Und tatsächlich. Deutsche Beamtenprosa erwärmt mir das Herz:
"Die deutsche Wirtschaft ist nach Mitteilung des Statistischen Bundesamtes (Destatis) im zweiten Quartal 2009 erstmals seit dem ersten Quartal 2008 wieder leicht gewachsen. Um 0,3% war das Bruttoinlandsprodukt (BIP) - preis-, saison- und kalenderbereinigt - im zweiten Vierteljahr 2009 höher als im Vorquartal."

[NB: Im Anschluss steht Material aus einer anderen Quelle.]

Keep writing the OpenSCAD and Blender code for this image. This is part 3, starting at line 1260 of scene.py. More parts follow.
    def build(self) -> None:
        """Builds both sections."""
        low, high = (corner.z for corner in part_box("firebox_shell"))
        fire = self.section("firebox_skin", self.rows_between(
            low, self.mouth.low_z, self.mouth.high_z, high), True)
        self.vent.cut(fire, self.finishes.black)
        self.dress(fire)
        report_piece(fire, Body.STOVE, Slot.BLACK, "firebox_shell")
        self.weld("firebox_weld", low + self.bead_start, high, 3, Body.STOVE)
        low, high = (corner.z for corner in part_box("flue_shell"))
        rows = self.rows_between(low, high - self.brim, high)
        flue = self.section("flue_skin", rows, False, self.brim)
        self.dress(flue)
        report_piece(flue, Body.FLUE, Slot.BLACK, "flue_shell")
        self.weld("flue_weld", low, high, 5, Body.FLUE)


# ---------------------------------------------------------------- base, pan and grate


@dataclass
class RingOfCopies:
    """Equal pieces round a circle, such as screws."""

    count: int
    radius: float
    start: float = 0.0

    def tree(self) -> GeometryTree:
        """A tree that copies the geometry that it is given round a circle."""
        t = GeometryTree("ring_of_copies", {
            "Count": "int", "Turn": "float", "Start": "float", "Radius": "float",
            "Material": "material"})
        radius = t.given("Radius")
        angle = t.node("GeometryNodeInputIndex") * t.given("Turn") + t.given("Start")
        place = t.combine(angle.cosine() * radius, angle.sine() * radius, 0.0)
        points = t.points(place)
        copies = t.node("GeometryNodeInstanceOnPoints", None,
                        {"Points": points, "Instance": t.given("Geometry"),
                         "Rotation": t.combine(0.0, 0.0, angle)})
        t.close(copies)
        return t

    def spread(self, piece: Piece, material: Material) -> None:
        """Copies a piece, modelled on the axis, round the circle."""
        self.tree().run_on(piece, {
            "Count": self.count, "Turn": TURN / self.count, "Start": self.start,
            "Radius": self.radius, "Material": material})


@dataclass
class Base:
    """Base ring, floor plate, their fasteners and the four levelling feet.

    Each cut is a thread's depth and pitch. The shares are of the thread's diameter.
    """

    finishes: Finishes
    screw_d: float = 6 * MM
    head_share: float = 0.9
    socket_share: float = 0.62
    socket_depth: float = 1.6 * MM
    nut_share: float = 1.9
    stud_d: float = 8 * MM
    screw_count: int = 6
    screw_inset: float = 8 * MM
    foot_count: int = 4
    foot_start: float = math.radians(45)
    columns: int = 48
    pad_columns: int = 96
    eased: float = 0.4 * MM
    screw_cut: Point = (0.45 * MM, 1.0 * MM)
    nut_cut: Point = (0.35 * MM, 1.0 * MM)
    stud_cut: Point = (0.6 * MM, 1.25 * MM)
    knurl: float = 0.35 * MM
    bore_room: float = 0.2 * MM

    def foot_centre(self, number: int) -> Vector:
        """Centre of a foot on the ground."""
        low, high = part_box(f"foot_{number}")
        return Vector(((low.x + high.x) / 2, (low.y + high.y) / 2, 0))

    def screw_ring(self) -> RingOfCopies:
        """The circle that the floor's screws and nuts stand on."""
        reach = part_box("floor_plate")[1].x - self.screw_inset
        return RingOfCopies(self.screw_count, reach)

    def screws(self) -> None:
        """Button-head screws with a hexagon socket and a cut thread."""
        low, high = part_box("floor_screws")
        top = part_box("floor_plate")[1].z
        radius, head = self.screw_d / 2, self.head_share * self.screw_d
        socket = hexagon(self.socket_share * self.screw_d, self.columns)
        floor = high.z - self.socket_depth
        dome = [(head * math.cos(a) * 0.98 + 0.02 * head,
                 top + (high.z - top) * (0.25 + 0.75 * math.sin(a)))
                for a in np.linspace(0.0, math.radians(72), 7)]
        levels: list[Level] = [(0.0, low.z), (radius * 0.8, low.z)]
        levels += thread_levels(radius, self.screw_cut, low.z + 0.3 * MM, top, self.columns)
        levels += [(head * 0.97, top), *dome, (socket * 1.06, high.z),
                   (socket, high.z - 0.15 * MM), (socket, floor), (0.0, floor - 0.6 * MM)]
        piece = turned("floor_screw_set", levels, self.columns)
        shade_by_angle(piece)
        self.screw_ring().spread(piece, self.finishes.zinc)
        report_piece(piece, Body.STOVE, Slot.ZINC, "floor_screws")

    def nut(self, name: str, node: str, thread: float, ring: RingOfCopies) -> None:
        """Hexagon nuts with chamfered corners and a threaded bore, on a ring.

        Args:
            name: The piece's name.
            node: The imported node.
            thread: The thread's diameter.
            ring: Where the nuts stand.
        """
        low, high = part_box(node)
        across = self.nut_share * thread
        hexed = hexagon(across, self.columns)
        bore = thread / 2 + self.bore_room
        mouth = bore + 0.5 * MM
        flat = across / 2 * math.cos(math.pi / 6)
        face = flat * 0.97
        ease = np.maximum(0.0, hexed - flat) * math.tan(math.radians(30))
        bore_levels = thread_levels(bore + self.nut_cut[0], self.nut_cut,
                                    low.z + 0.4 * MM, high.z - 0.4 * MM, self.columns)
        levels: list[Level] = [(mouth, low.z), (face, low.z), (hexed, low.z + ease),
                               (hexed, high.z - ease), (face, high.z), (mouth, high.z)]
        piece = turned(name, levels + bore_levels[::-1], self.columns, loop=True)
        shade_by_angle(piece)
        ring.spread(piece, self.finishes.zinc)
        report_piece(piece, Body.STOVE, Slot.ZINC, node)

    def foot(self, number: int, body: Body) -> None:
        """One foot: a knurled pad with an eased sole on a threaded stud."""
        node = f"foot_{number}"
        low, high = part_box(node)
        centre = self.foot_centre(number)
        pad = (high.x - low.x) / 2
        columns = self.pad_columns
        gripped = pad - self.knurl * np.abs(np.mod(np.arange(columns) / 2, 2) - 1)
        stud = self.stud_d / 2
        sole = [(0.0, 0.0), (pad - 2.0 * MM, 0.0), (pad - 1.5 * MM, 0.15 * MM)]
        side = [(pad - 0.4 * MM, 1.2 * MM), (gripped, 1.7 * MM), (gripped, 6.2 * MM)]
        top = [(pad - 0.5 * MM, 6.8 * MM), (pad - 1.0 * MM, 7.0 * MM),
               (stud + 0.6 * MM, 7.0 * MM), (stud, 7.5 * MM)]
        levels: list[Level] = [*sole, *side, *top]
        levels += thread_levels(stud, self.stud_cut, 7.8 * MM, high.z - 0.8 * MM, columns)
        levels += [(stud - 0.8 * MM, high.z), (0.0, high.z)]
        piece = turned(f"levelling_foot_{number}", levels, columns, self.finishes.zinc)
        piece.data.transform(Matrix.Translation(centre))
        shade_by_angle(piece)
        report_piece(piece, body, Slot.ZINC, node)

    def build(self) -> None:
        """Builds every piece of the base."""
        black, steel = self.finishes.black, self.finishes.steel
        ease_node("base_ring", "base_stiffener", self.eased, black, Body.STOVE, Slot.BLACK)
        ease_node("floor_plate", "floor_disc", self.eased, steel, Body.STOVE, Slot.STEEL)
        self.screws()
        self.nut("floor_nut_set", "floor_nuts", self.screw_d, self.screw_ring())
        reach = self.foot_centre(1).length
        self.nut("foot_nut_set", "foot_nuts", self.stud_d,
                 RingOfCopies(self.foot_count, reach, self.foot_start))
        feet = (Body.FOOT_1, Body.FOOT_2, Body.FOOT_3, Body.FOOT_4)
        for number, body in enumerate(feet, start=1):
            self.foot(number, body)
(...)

http://www.destatis.de/jetspeed/portal/cms/Sites/destatis/Internet/DE/Presse/pm/2009/08/PD09__298__811.psml

Das sind doch schöne Nachrichten. Ich kann verstehen, dass jeder eifrige (und auch jeder nicht so eifrige) Journalist gierig nach solchen Meldungen greift. Aber waren wir nicht das vergangene Quartal in einer starken Rezession. Und heißt das nicht, dass die Wirtschaft sich in einer steilen Talfahrt befindet? Und ist damit ein - moderates - Wachstum (dessen Ursachen wir noch zu hinterfragen hätten) allenfalls eine Abflachung der Talfahrt?
Viele Fragen, die nach Antworten dürsten.

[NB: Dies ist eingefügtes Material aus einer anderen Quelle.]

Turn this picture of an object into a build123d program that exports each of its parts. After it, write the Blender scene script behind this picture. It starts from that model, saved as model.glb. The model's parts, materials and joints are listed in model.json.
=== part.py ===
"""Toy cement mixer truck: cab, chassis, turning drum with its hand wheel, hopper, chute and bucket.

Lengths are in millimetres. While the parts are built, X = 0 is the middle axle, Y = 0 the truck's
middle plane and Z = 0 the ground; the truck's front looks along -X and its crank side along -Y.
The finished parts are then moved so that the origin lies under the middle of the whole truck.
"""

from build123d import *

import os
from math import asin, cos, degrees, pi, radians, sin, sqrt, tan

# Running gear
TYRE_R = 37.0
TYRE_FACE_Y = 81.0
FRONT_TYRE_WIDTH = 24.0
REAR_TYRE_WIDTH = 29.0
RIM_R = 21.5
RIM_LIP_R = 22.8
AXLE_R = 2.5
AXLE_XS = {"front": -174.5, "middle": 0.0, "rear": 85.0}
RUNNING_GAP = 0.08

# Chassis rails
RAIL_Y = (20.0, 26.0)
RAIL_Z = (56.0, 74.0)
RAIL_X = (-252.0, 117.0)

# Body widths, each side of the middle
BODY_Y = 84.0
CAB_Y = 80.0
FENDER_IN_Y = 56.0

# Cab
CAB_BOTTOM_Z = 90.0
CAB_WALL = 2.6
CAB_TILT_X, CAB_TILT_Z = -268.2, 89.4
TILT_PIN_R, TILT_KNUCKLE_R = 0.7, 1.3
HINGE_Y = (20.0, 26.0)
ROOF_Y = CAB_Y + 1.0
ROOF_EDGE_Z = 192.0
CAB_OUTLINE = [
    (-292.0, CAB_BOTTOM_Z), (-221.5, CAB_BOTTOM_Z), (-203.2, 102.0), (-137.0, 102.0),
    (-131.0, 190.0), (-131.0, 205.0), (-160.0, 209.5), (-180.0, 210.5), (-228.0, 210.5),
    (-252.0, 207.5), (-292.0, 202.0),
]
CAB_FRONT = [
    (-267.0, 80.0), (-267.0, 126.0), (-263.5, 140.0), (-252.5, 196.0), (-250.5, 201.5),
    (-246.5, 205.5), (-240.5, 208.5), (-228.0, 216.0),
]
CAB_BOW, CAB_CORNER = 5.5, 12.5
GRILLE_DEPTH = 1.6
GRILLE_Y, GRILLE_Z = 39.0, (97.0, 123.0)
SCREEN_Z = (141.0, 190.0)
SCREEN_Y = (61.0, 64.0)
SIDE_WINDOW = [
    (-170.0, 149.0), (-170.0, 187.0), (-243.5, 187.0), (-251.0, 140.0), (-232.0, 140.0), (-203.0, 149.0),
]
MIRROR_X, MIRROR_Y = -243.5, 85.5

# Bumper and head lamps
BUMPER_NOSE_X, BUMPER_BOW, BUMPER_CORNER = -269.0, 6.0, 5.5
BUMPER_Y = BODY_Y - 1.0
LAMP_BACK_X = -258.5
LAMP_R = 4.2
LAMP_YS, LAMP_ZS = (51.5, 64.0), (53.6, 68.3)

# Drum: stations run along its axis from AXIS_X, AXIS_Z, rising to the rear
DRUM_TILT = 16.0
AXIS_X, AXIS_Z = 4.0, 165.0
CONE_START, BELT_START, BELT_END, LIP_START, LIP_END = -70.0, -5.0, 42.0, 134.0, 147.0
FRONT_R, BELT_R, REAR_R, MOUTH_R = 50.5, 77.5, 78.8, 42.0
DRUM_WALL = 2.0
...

Aber was muss ich da lesen:
"Im Vergleich zum zweiten Quartal 2008 ging das preisbereinigte BIP um 7,1% zurück. Kalenderbereinigt war die Wirtschaftsleistung um 5,9% niedriger als vor einem Jahr, weil im Berichtsquartal drei Arbeitstage weniger zur Verfügung standen als im gleichen Zeitraum des Vorjahres."
O weh! Schrumpfung, Rückgang, Rezession! Ich ahne schreckliches!
Ziehe ich also von 5,9% die 0,3% ab, errechne ich noch 5,6% Rückgang des BIP. Das klingt nicht so gut, das kann wohl nicht stimmen. Da rufe ich mir lieber das Hohe Lied der Deutschen Welle ins Gedächtnis:
"Die schwerste Rezession in der Geschichte der Bundesrepublik ist zu Ende."
Ahh, gut. Das ist schon besser.

Nur gut, dass diesem Quartal drei Arbeitstage der Untätigkeit fehlten. Nicht auszudenken, wenn es drei oder mehr Arbeitstage dazubekommen hätte. Die Ausmaße der Rezession wären noch viel größer ausgefallen. Jeder gearbeitete Tag hätte die Rezession angeheizt.
Da freut man sich doch auf seinen Urlaub!

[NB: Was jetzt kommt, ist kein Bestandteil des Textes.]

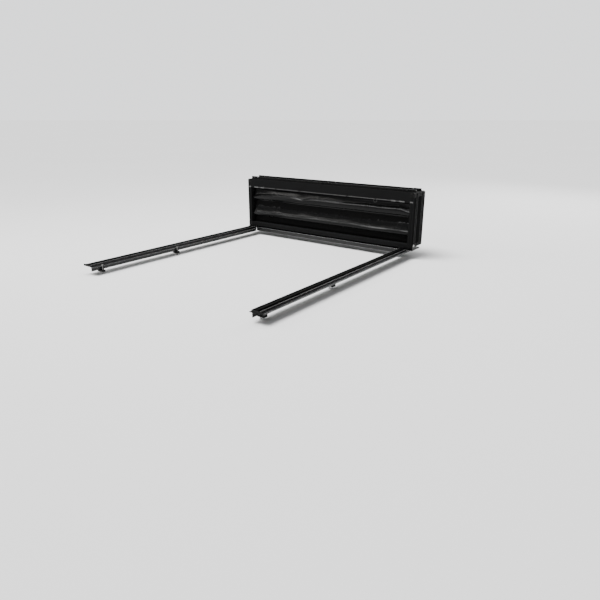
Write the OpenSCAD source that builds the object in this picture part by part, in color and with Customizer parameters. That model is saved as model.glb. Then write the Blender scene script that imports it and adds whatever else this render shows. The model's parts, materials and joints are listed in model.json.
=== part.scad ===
// Folding tonneau cover for a pickup bed, drawn folded and upright against the cab.
// Four vinyl-covered panels are hinged end to end and fold like a concertina. The first one pivots
// on two brackets at the cab end of a pair of side rails, which screw clamps hold to the bed.
// +X is to the right, +Y towards the cab and +Z up. The origin is the middle of the cab rail's
// seat, on the plane of the bed's top. Every size is in millimetres.
//
// A panel is drawn lying flat: its front edge is at y = 0, its rear edge at y = -panel_l, its
// underside at z = 0. in_panel() then stands it in its place in the folded stack.

/* [Panels] */
// How far the panels reach past the rails' outer edges
panel_over = 10; // [4:1:24]
// Length of one panel, front edge to rear edge
panel_l = 466; // [390:2:580]
// Depth of the aluminium frame under the vinyl
frame_t = 43; // [34:1:54]
// Thickness allowed for the vinyl skin and its backing
skin_t = 2; // [1:0.5:4]
// Width of the side bars
side_bar_w = 40; // [32:1:54]
// Width of the end bars
end_bar_w = 36; // [32:1:46]
// Wall of the hollow bars
bar_wall = 2.4; // [1.8:0.2:3.6]
// Reach of the wide band at the end of a panel that folds over the top
band_w = 84; // [66:1:110]
// Thickness of the band and of its lip
band_t = 3; // [2:0.5:4]
// Height of the band's lip
lip_h = 11; // [8:1:16]
// Radius of a panel's outer corners
corner_r = 14; // [6:1:22]
// Width of the cross bows
bow_w = 16; // [10:1:22]
// Thickness of the cross bows
bow_t = 8; // [6:1:9]
// Height of the cross bows above the panel's underside
bow_rise = 22; // [18:1:26]
// Distance of the first bow from the panel's front edge
bow_1 = 122; // [90:1:150]
// Distance of the second bow from the panel's front edge
bow_2 = 284; // [200:1:290]

/* [Retainer] */
// Width of the retainer along the first panel's band
retainer_w = 6; // [4:0.5:10]
// Thickness of the retainer
retainer_t = 2; // [1:0.5:2.5]
// Distance of the inner clips from the middle
clip_inner = 262; // [120:2:300]
// Distance of the outer clips from the middle
clip_outer = 550; // [400:2:600]

/* [Folding] */
// Space between two folded panels
fold_gap = 8; // [7:0.5:14]
// Space between the ends of two panels whose hinge is on the top side, when flat
crest_gap = 36; // [24:1:50]
// Space between the ends of two panels whose hinge is on the underside, when flat
keel_gap = 14; // [12:1:15]
// Height of the upright panels' lower edge above the bed
stack_base = 20; // [20:1:28]
// Distance of the first panel's underside from the origin when it stands upright
stack_set = 80; // [74:1:100]
// Height of the closed panels' underside above the bed
closed_h = 24; // [22:1:30]

/* [Pivot] */
// Radius of the pivot pins
pivot_r = 6; // [4:0.5:8]
// Height of the pivot above the first panel's underside
pivot_up = 21; // [18:1:26]
// Thickness of the pivot brackets
bracket_t = 6; // [4:0.5:9]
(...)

Ich lese also entspannt weiter in der Pressemeldung des Statistischen Bundesamtes:

"Neben der Erstberechnung des zweiten Quartals wurden zu diesem Termin - wie jedes Jahr im August - auch die bisher veröffentlichten Ergebnisse der letzten vier Jahre (ab 2005) überarbeitet. Diese laufenden Revisionen werden routinemäßig durchgeführt, um neu verfügbare statistische Informationen in die Berechnungen einzubeziehen. Die Berechnung des BIP wird damit sukzessive auf eine statistisch immer besser fundierte Datenbasis gestellt.

Die aktuelle Neuberechnung ergab Veränderungsraten des jährlichen und vierteljährlichen BIP (Ursprungswerte), die um bis zu 0,3 Prozentpunkte von den bisher veröffentlichten Ergebnissen abweichen. Die Veränderungsraten der saison- und kalenderbereinigten Quartalsergebnisse wurden ebenfalls um bis zu 0,3 Prozentpunkte revidiert."
http://www.destatis.de/jetspeed/portal/cms/Sites/destatis/Internet/DE/Presse/pm/2009/08/PD09__298__811.psml

Nanu? Verstehe ich richtig?
Haben die Statistiker da gerade gesagt, dass sie die Berechnungen der letzten Quartale verändert haben? Schnell ein Blick auf die Tabellen und siehe da:

Das Bruttoinlandsprodukt, preisbereinigt, wurde im ersten Quartal um 0,3% ins positive korrigiert. Da war wohl noch Geld in einer Schublade aufgetaucht, das jetzt nachträglich eingerechnet werden kann. Schade eigentlich, denn sonst hätte die Deutsche Welle jubeln können, dass das BIP um 0,6% gestiegen sei.

Schade auch, dass das deutsche BIP immernoch 6,5% unter dem Vorjahresniveau liegt.
Aber davon werden wir uns doch die Feierstimmung nicht verderben lassen...Gell, Deutsche Welle?!?